** Begin Available data **
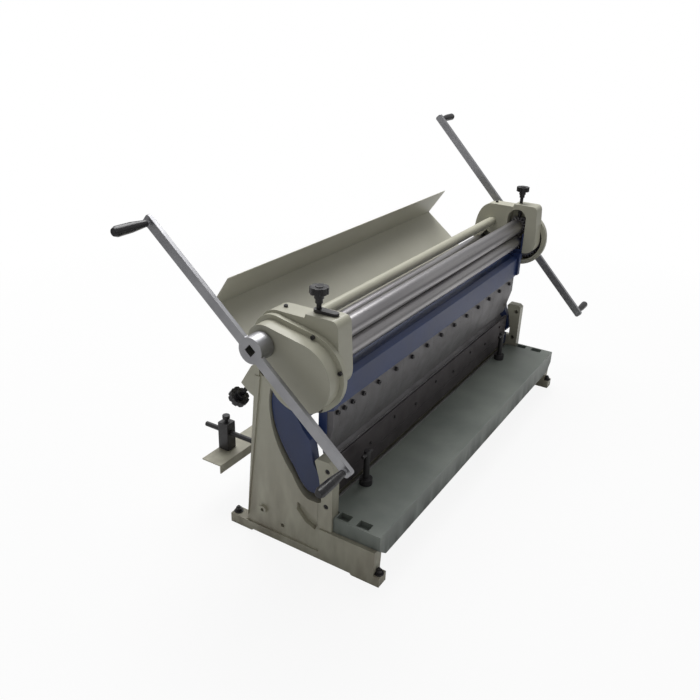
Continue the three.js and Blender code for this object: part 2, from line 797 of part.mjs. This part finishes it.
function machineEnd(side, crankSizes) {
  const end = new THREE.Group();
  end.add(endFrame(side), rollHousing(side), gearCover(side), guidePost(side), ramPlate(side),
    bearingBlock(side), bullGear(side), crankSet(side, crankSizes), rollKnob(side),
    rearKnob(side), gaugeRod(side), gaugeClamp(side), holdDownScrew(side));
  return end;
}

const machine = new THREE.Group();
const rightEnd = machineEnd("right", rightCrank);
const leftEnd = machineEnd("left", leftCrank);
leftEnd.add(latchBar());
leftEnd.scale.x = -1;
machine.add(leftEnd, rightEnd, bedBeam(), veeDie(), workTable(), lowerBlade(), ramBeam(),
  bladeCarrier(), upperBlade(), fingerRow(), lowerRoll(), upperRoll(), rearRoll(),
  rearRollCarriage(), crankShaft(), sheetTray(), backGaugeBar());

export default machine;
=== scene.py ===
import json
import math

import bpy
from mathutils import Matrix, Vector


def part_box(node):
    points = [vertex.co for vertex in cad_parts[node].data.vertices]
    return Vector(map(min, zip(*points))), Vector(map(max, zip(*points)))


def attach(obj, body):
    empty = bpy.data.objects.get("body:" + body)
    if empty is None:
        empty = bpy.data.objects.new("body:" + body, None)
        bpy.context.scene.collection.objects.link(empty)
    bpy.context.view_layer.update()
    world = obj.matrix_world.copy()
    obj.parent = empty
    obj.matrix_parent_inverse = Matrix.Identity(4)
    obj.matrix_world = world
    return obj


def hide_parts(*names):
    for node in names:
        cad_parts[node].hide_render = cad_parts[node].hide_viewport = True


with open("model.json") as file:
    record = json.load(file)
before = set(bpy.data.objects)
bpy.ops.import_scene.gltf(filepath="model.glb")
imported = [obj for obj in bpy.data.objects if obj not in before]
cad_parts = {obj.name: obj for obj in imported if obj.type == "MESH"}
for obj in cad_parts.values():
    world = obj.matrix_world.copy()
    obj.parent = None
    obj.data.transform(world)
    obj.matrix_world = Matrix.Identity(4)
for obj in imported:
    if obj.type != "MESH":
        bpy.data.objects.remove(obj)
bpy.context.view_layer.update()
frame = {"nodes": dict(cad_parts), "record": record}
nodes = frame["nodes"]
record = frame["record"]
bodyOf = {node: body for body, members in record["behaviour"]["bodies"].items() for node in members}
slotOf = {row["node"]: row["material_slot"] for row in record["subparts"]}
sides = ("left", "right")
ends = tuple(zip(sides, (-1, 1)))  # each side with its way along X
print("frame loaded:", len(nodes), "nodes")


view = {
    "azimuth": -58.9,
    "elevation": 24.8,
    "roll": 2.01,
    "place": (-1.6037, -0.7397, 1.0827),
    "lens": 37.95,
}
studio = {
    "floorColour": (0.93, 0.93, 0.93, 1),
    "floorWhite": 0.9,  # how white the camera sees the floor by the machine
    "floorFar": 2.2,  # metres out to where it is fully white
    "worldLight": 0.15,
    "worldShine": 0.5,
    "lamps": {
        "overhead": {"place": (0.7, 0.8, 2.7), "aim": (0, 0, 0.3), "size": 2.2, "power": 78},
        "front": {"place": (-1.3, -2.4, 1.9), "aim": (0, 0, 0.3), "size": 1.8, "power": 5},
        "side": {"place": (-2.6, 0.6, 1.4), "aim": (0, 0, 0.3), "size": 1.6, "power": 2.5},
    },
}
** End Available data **
#### Exercise:
Using the data above, repeat exactly the lines that begin at the line with "const machine = new THREE.Group();" and end at the line with "if empty is", both ends included.

#### Correct response:
const machine = new THREE.Group();
const rightEnd = machineEnd("right", rightCrank);
const leftEnd = machineEnd("left", leftCrank);
leftEnd.add(latchBar());
leftEnd.scale.x = -1;
machine.add(leftEnd, rightEnd, bedBeam(), veeDie(), workTable(), lowerBlade(), ramBeam(),
  bladeCarrier(), upperBlade(), fingerRow(), lowerRoll(), upperRoll(), rearRoll(),
  rearRollCarriage(), crankShaft(), sheetTray(), backGaugeBar());

export default machine;
=== scene.py ===
import json
import math

import bpy
from mathutils import Matrix, Vector


def part_box(node):
    points = [vertex.co for vertex in cad_parts[node].data.vertices]
    return Vector(map(min, zip(*points))), Vector(map(max, zip(*points)))


def attach(obj, body):
    empty = bpy.data.objects.get("body:" + body)
    if empty is None:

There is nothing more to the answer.